INSTRUCTION
Repeat the material below exactly, line for line.

DATA FOR THIS TASK
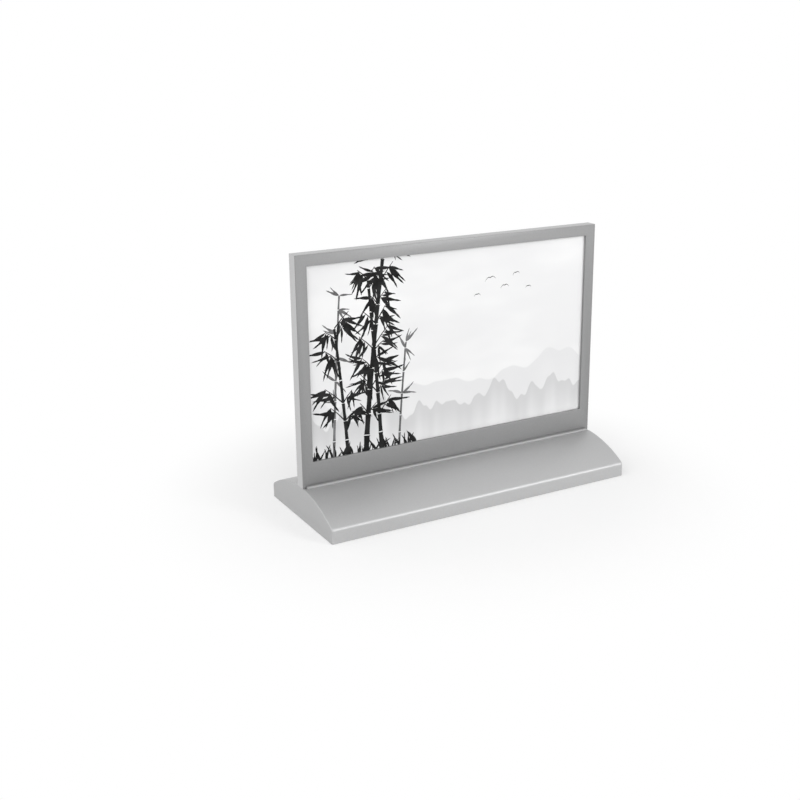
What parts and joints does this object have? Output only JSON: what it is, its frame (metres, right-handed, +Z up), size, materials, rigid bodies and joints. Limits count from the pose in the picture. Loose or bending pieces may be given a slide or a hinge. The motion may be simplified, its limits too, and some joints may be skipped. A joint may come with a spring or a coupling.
{
  "type": "e-paper table sign",
  "caption": "Free-standing table sign: a thin double-sided e-paper display head in a silver aluminium frame, upright in the slot of a low arched base with a battery door and a page button.",
  "frame": {"origin": "on the table under the middle of the sign", "axes": "+X along the width, to the right of someone facing the front; -Y is the way the front display faces; +Z up"},
  "size_m": [0.176, 0.071, 0.1345],
  "materials": {
    "anodised_aluminium": "fine bead-blasted, clear anodised, satin",
    "ink_sheet": "matte anti-glare sheet",
    "display_glass": "thin polished glass",
    "gasket_foam": "matte closed-cell foam",
    "bond_film": "translucent adhesive film",
    "core_aluminium": "rolled mill finish",
    "chip_black": "polished chip back",
    "flat_cable": "amber film",
    "base_plastic": "fine spark-eroded texture",
    "foot_rubber": "matte",
    "screw_steel": "zinc plated",
    "board_laminate": "solder mask, satin",
    "lid_metal": "tinned, satin",
    "part_black": "moulded epoxy",
    "socket_plastic": "moulded",
    "switch_plastic": "moulded",
    "plunger_plastic": "moulded",
    "button_plastic": "satin, painted silver grey",
    "led_lens": "clear moulded",
    "light_pipe": "clear polished",
    "tray_plastic": "moulded",
    "cell_steel": "nickel plated",
    "contact_strip": "sprung, satin",
    "lead_cover": "silicone"
  },
  "bodies": {
    "sign": {"mid_frame": "anodised_aluminium", "front_bezel": "anodised_aluminium", "rear_bezel": "anodised_aluminium", "front_gasket": "gasket_foam", "rear_gasket": "gasket_foam", "front_ink_sheet": "ink_sheet", "rear_ink_sheet": "ink_sheet", "front_glass": "display_glass", "rear_glass": "display_glass", "front_bond_sheet": "bond_film", "rear_bond_sheet": "bond_film", "core_plate": "core_aluminium", "driver_chips": "chip_black", "front_tail": "flat_cable", "rear_tail": "flat_cable", "base_shell": "anodised_aluminium", "left_end_cap": "anodised_aluminium", "right_end_cap": "anodised_aluminium", "bottom_plate": "base_plastic", "rubber_feet": "foot_rubber", "case_screws": "screw_steel", "tongue_screws": "screw_steel", "board_screws": "screw_steel", "main_board": "board_laminate", "radio_module": "lid_metal", "board_parts": "part_black", "tail_sockets": "socket_plastic", "page_switch": "switch_plastic", "status_led": "led_lens", "light_pipe": "light_pipe", "cell_tray": "tray_plastic", "coin_cells": "cell_steel", "negative_strip": "contact_strip", "positive_strip": "contact_strip", "battery_leads": "lead_cover", "battery_plug": "socket_plastic"},
    "page_button": {"page_button": "button_plastic", "switch_plunger": "plunger_plastic"},
    "battery_door": {"battery_door": "base_plastic"}
  },
  "joints": [
    {"name": "page_button_press", "type": "slide", "parent": "sign", "child": "page_button", "axis": [0, -1, 0], "range_m": [0, 0.0005], "stiffness_N_per_m": 2000, "springref_m": -0.0004},
    {"name": "battery_door_slide", "type": "slide", "parent": "sign", "child": "battery_door", "axis": [1, 0, 0], "range_m": [0, 0.008]}
  ]
}
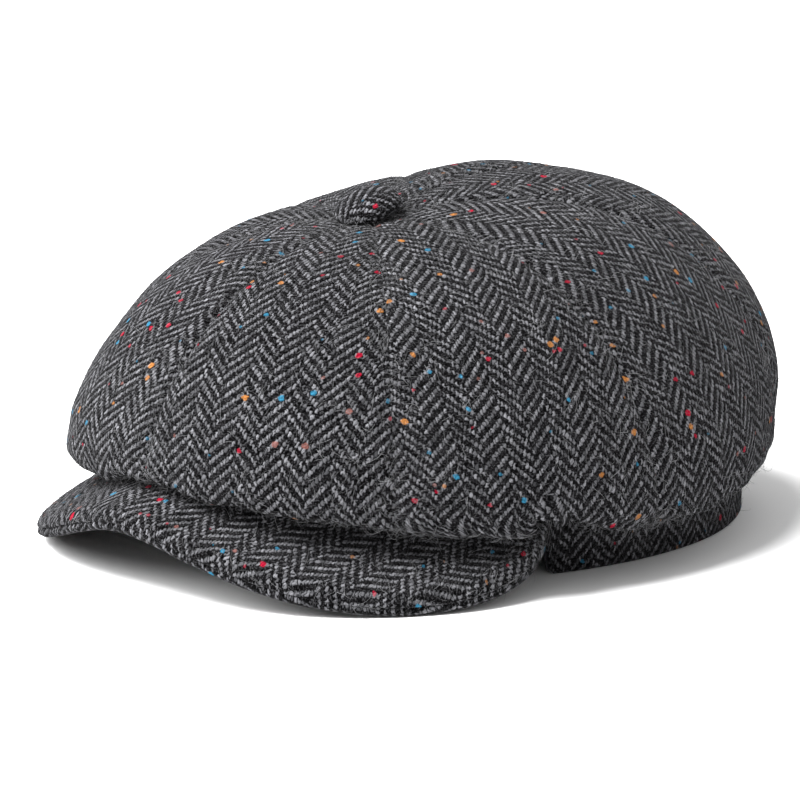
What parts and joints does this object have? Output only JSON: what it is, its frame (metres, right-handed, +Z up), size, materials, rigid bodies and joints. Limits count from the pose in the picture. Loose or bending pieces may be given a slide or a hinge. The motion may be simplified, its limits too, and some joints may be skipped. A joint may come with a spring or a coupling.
{
  "type": "newsboy cap",
  "caption": "Full panelled newsboy cap with a covered button, a short band and a stiff arched peak, in flecked herringbone tweed.",
  "frame": {"origin": "bottom centre of the cap's bounding box, on the plane it rests on", "axes": "+Z up, -Y towards the peak (front), +X towards the wearer's left"},
  "size_m": [0.2226, 0.2686, 0.1199],
  "materials": {
    "tweed": "coarse woollen herringbone tweed, charcoal and light grey with red, blue and orange flecks",
    "lining": "smooth twill lining, charcoal, slight sheen",
    "label": "blank woven label",
    "tape": "plain cotton stay tape",
    "sweatband": "ribbed cotton grosgrain",
    "felt": "needled felt padding",
    "board": "moulded polyethylene peak board",
    "steel": "pressed steel button blank",
    "thread": "waxed polyester thread"
  },
  "bodies": {
    "root": {"crown_front_left": "tweed", "crown_side_front_left": "tweed", "crown_side_back_left": "tweed", "crown_back_left": "tweed", "crown_back_right": "tweed", "crown_side_back_right": "tweed", "crown_side_front_right": "tweed", "crown_front_right": "tweed", "lining_front_left": "lining", "lining_side_front_left": "lining", "lining_side_back_left": "lining", "lining_back_left": "lining", "lining_back_right": "lining", "lining_side_back_right": "lining", "lining_side_front_right": "lining", "lining_front_right": "lining", "maker_label": "label", "outer_band": "tweed", "stay_tape": "tape", "sweatband": "sweatband", "size_tag": "label", "peak_top_cover": "tweed", "peak_under_cover": "tweed", "peak_felt": "felt", "peak_board": "board", "button_cover": "tweed", "button_shell": "steel", "button_back": "steel", "button_thread": "thread"}
  },
  "joints": []
}
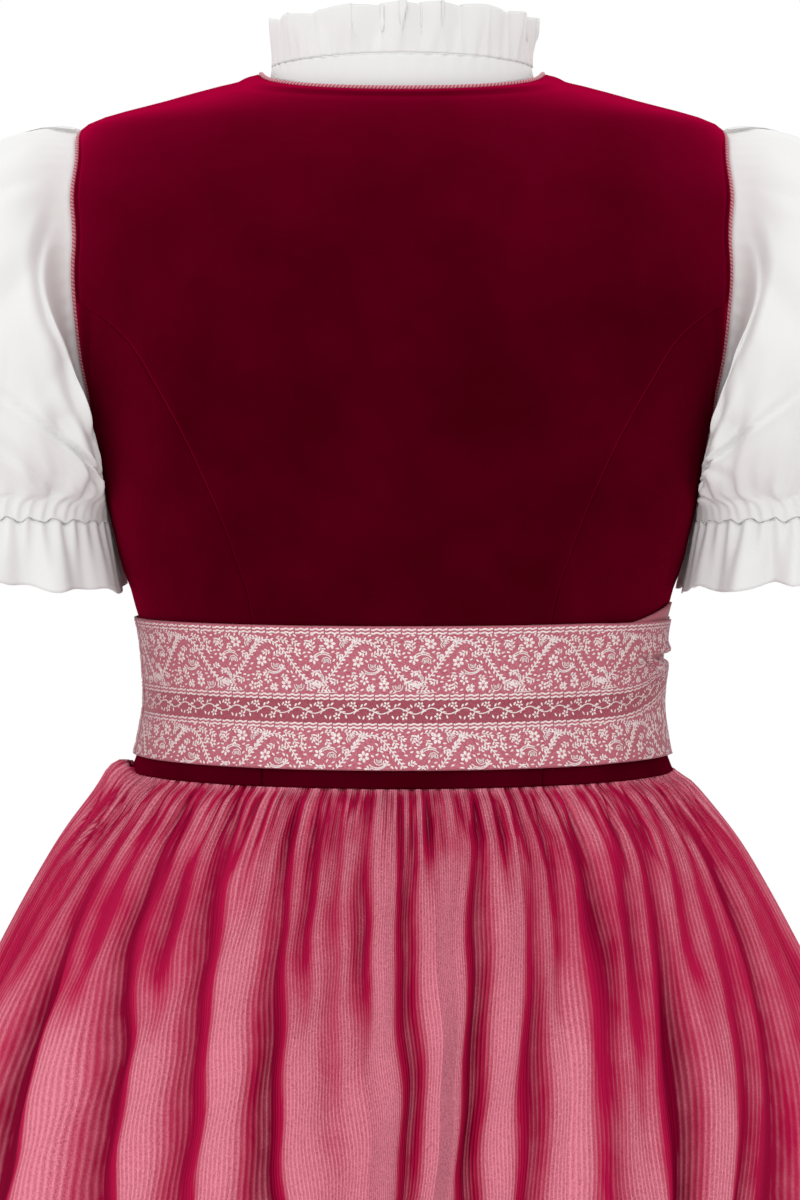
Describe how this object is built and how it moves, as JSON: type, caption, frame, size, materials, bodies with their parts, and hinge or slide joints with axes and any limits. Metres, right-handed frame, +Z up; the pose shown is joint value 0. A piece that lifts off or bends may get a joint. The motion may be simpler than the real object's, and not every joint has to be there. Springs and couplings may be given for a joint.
{
  "type": "dirndl set of velvet-bodice dress, apron and blouse",
  "caption": "Folk dress with a fitted velvet bodice, gathered satin skirt, apron tied by a wide patterned ribbon, and a puff-sleeved white blouse with a ruffled collar.",
  "frame": {"origin": "midway between the two points where the neckline meets the shoulder seams, where the wearer holds the garment up", "axes": "+Z up, the front faces -Y, the wearer's left is +X"},
  "size_m": [0.8, 0.6973, 1.1216],
  "materials": {
    "velvet": "dark red cotton velvet with a light rim sheen",
    "piping": "pink woven piping cord",
    "skirt_satin": "rose and red changeant satin with fine ribs",
    "apron_satin": "plain rose satin",
    "ribbon": "rose ribbon with an off-white woven pattern",
    "cotton": "white cotton",
    "button": "matt old-silver coloured metal"
  },
  "bodies": {
    "root": {"bodice_back": "velvet", "bodice_side_back_left": "velvet", "bodice_side_back_right": "velvet", "bodice_side_front_left": "velvet", "bodice_side_front_right": "velvet", "bodice_front_left": "velvet", "bodice_front_right": "velvet", "piping_neckline": "piping", "piping_armhole_left": "piping", "piping_armhole_right": "piping", "bodice_button_1": "button", "bodice_button_2": "button", "bodice_button_3": "button", "bodice_button_4": "button", "bodice_button_5": "button", "bodice_button_6": "button", "blouse_button_1": "button", "blouse_button_2": "button", "blouse_button_3": "button", "skirt_back": "skirt_satin", "skirt_front": "skirt_satin", "apron_panel": "apron_satin", "ribbon_back": "ribbon", "ribbon_under": "ribbon", "ribbon_front": "ribbon", "bow_knot": "ribbon", "bow_loop_left": "ribbon", "bow_loop_right": "ribbon", "bow_tail_left": "ribbon", "bow_tail_right": "ribbon", "blouse_back": "cotton", "blouse_front_left": "cotton", "blouse_front_right": "cotton", "collar_stand": "cotton", "collar_ruffle": "cotton", "sleeve_left": "cotton", "sleeve_right": "cotton", "sleeve_ruffle_left": "cotton", "sleeve_ruffle_right": "cotton"}
  },
  "joints": []
}
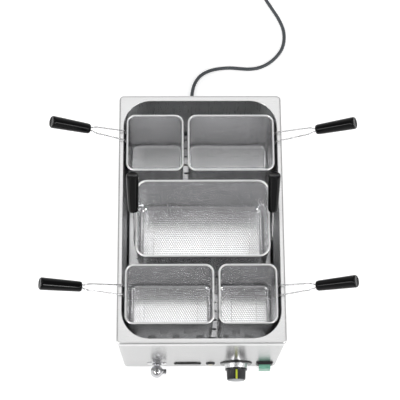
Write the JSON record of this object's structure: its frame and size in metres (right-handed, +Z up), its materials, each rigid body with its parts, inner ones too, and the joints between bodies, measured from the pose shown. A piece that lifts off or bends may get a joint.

EXERCISE OUTPUT
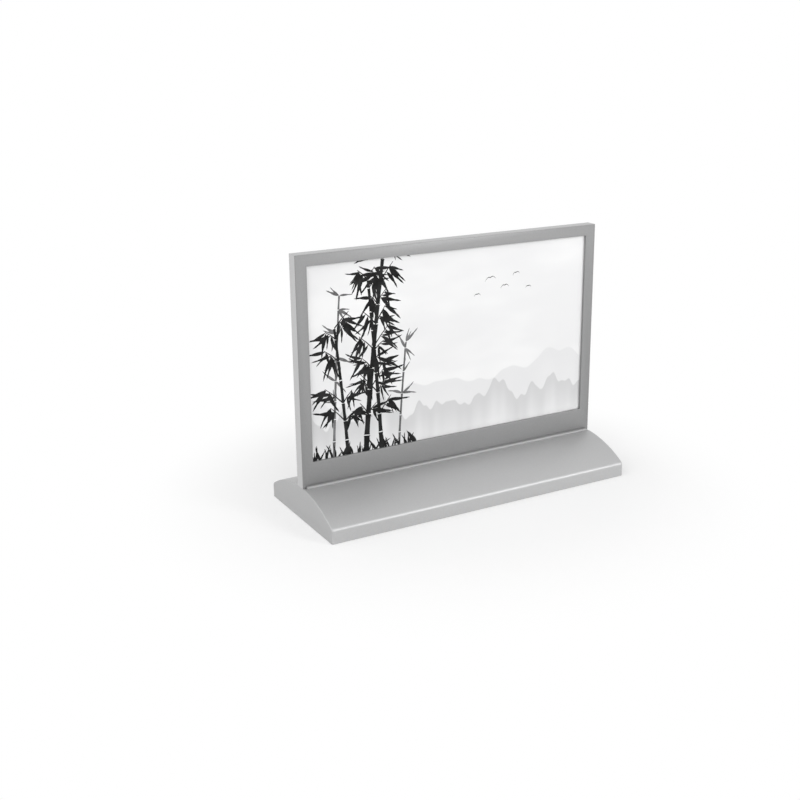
What parts and joints does this object have? Output only JSON: what it is, its frame (metres, right-handed, +Z up), size, materials, rigid bodies and joints. Limits count from the pose in the picture. Loose or bending pieces may be given a slide or a hinge. The motion may be simplified, its limits too, and some joints may be skipped. A joint may come with a spring or a coupling.
{
  "type": "e-paper table sign",
  "caption": "Free-standing table sign: a thin double-sided e-paper display head in a silver aluminium frame, upright in the slot of a low arched base with a battery door and a page button.",
  "frame": {"origin": "on the table under the middle of the sign", "axes": "+X along the width, to the right of someone facing the front; -Y is the way the front display faces; +Z up"},
  "size_m": [0.176, 0.071, 0.1345],
  "materials": {
    "anodised_aluminium": "fine bead-blasted, clear anodised, satin",
    "ink_sheet": "matte anti-glare sheet",
    "display_glass": "thin polished glass",
    "gasket_foam": "matte closed-cell foam",
    "bond_film": "translucent adhesive film",
    "core_aluminium": "rolled mill finish",
    "chip_black": "polished chip back",
    "flat_cable": "amber film",
    "base_plastic": "fine spark-eroded texture",
    "foot_rubber": "matte",
    "screw_steel": "zinc plated",
    "board_laminate": "solder mask, satin",
    "lid_metal": "tinned, satin",
    "part_black": "moulded epoxy",
    "socket_plastic": "moulded",
    "switch_plastic": "moulded",
    "plunger_plastic": "moulded",
    "button_plastic": "satin, painted silver grey",
    "led_lens": "clear moulded",
    "light_pipe": "clear polished",
    "tray_plastic": "moulded",
    "cell_steel": "nickel plated",
    "contact_strip": "sprung, satin",
    "lead_cover": "silicone"
  },
  "bodies": {
    "sign": {"mid_frame": "anodised_aluminium", "front_bezel": "anodised_aluminium", "rear_bezel": "anodised_aluminium", "front_gasket": "gasket_foam", "rear_gasket": "gasket_foam", "front_ink_sheet": "ink_sheet", "rear_ink_sheet": "ink_sheet", "front_glass": "display_glass", "rear_glass": "display_glass", "front_bond_sheet": "bond_film", "rear_bond_sheet": "bond_film", "core_plate": "core_aluminium", "driver_chips": "chip_black", "front_tail": "flat_cable", "rear_tail": "flat_cable", "base_shell": "anodised_aluminium", "left_end_cap": "anodised_aluminium", "right_end_cap": "anodised_aluminium", "bottom_plate": "base_plastic", "rubber_feet": "foot_rubber", "case_screws": "screw_steel", "tongue_screws": "screw_steel", "board_screws": "screw_steel", "main_board": "board_laminate", "radio_module": "lid_metal", "board_parts": "part_black", "tail_sockets": "socket_plastic", "page_switch": "switch_plastic", "status_led": "led_lens", "light_pipe": "light_pipe", "cell_tray": "tray_plastic", "coin_cells": "cell_steel", "negative_strip": "contact_strip", "positive_strip": "contact_strip", "battery_leads": "lead_cover", "battery_plug": "socket_plastic"},
    "page_button": {"page_button": "button_plastic", "switch_plunger": "plunger_plastic"},
    "battery_door": {"battery_door": "base_plastic"}
  },
  "joints": [
    {"name": "page_button_press", "type": "slide", "parent": "sign", "child": "page_button", "axis": [0, -1, 0], "range_m": [0, 0.0005], "stiffness_N_per_m": 2000, "springref_m": -0.0004},
    {"name": "battery_door_slide", "type": "slide", "parent": "sign", "child": "battery_door", "axis": [1, 0, 0], "range_m": [0, 0.008]}
  ]
}
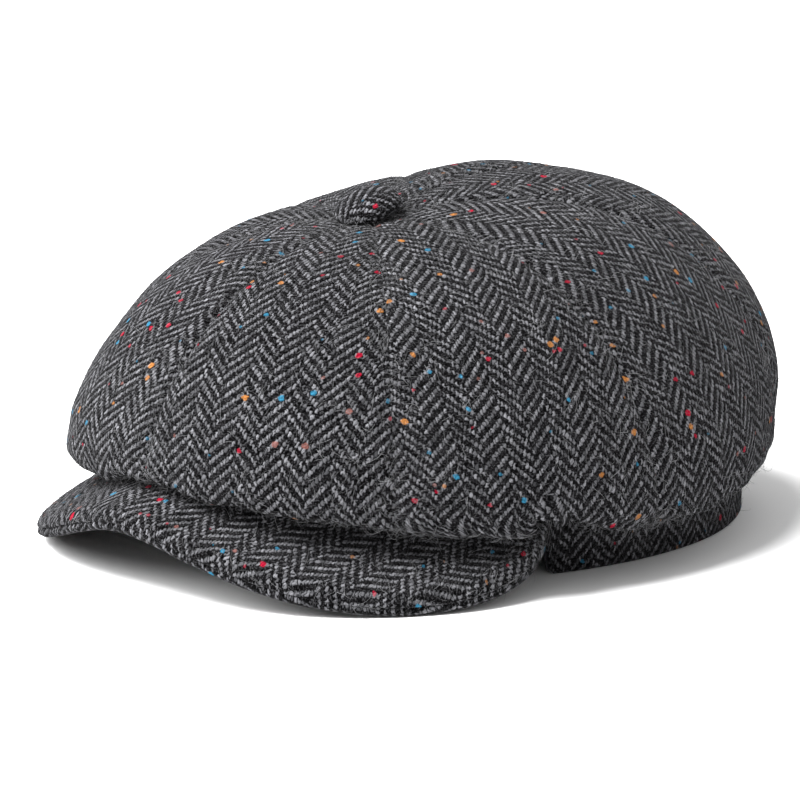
What parts and joints does this object have? Output only JSON: what it is, its frame (metres, right-handed, +Z up), size, materials, rigid bodies and joints. Limits count from the pose in the picture. Loose or bending pieces may be given a slide or a hinge. The motion may be simplified, its limits too, and some joints may be skipped. A joint may come with a spring or a coupling.
{
  "type": "newsboy cap",
  "caption": "Full panelled newsboy cap with a covered button, a short band and a stiff arched peak, in flecked herringbone tweed.",
  "frame": {"origin": "bottom centre of the cap's bounding box, on the plane it rests on", "axes": "+Z up, -Y towards the peak (front), +X towards the wearer's left"},
  "size_m": [0.2226, 0.2686, 0.1199],
  "materials": {
    "tweed": "coarse woollen herringbone tweed, charcoal and light grey with red, blue and orange flecks",
    "lining": "smooth twill lining, charcoal, slight sheen",
    "label": "blank woven label",
    "tape": "plain cotton stay tape",
    "sweatband": "ribbed cotton grosgrain",
    "felt": "needled felt padding",
    "board": "moulded polyethylene peak board",
    "steel": "pressed steel button blank",
    "thread": "waxed polyester thread"
  },
  "bodies": {
    "root": {"crown_front_left": "tweed", "crown_side_front_left": "tweed", "crown_side_back_left": "tweed", "crown_back_left": "tweed", "crown_back_right": "tweed", "crown_side_back_right": "tweed", "crown_side_front_right": "tweed", "crown_front_right": "tweed", "lining_front_left": "lining", "lining_side_front_left": "lining", "lining_side_back_left": "lining", "lining_back_left": "lining", "lining_back_right": "lining", "lining_side_back_right": "lining", "lining_side_front_right": "lining", "lining_front_right": "lining", "maker_label": "label", "outer_band": "tweed", "stay_tape": "tape", "sweatband": "sweatband", "size_tag": "label", "peak_top_cover": "tweed", "peak_under_cover": "tweed", "peak_felt": "felt", "peak_board": "board", "button_cover": "tweed", "button_shell": "steel", "button_back": "steel", "button_thread": "thread"}
  },
  "joints": []
}
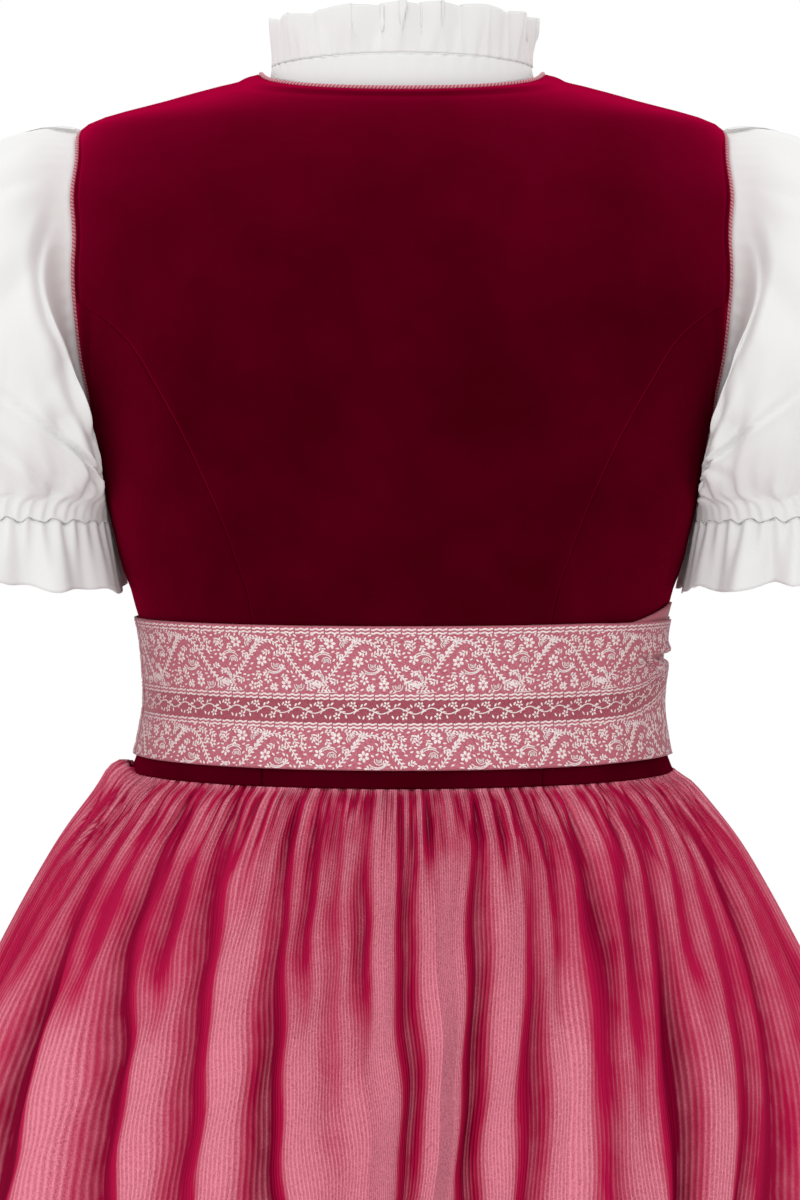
Describe how this object is built and how it moves, as JSON: type, caption, frame, size, materials, bodies with their parts, and hinge or slide joints with axes and any limits. Metres, right-handed frame, +Z up; the pose shown is joint value 0. A piece that lifts off or bends may get a joint. The motion may be simpler than the real object's, and not every joint has to be there. Springs and couplings may be given for a joint.
{
  "type": "dirndl set of velvet-bodice dress, apron and blouse",
  "caption": "Folk dress with a fitted velvet bodice, gathered satin skirt, apron tied by a wide patterned ribbon, and a puff-sleeved white blouse with a ruffled collar.",
  "frame": {"origin": "midway between the two points where the neckline meets the shoulder seams, where the wearer holds the garment up", "axes": "+Z up, the front faces -Y, the wearer's left is +X"},
  "size_m": [0.8, 0.6973, 1.1216],
  "materials": {
    "velvet": "dark red cotton velvet with a light rim sheen",
    "piping": "pink woven piping cord",
    "skirt_satin": "rose and red changeant satin with fine ribs",
    "apron_satin": "plain rose satin",
    "ribbon": "rose ribbon with an off-white woven pattern",
    "cotton": "white cotton",
    "button": "matt old-silver coloured metal"
  },
  "bodies": {
    "root": {"bodice_back": "velvet", "bodice_side_back_left": "velvet", "bodice_side_back_right": "velvet", "bodice_side_front_left": "velvet", "bodice_side_front_right": "velvet", "bodice_front_left": "velvet", "bodice_front_right": "velvet", "piping_neckline": "piping", "piping_armhole_left": "piping", "piping_armhole_right": "piping", "bodice_button_1": "button", "bodice_button_2": "button", "bodice_button_3": "button", "bodice_button_4": "button", "bodice_button_5": "button", "bodice_button_6": "button", "blouse_button_1": "button", "blouse_button_2": "button", "blouse_button_3": "button", "skirt_back": "skirt_satin", "skirt_front": "skirt_satin", "apron_panel": "apron_satin", "ribbon_back": "ribbon", "ribbon_under": "ribbon", "ribbon_front": "ribbon", "bow_knot": "ribbon", "bow_loop_left": "ribbon", "bow_loop_right": "ribbon", "bow_tail_left": "ribbon", "bow_tail_right": "ribbon", "blouse_back": "cotton", "blouse_front_left": "cotton", "blouse_front_right": "cotton", "collar_stand": "cotton", "collar_ruffle": "cotton", "sleeve_left": "cotton", "sleeve_right": "cotton", "sleeve_ruffle_left": "cotton", "sleeve_ruffle_right": "cotton"}
  },
  "joints": []
}
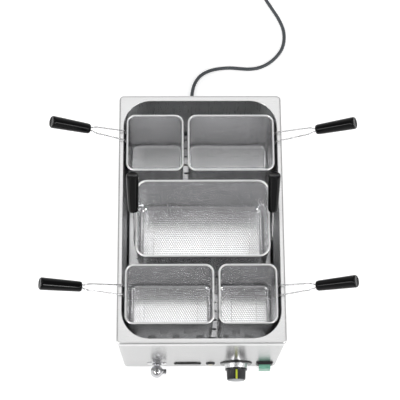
Write the JSON record of this object's structure: its frame and size in metres (right-handed, +Z up), its materials, each rigid body with its parts, inner ones too, and the joints between bodies, measured from the pose shown. A piece that lifts off or bends may get a joint.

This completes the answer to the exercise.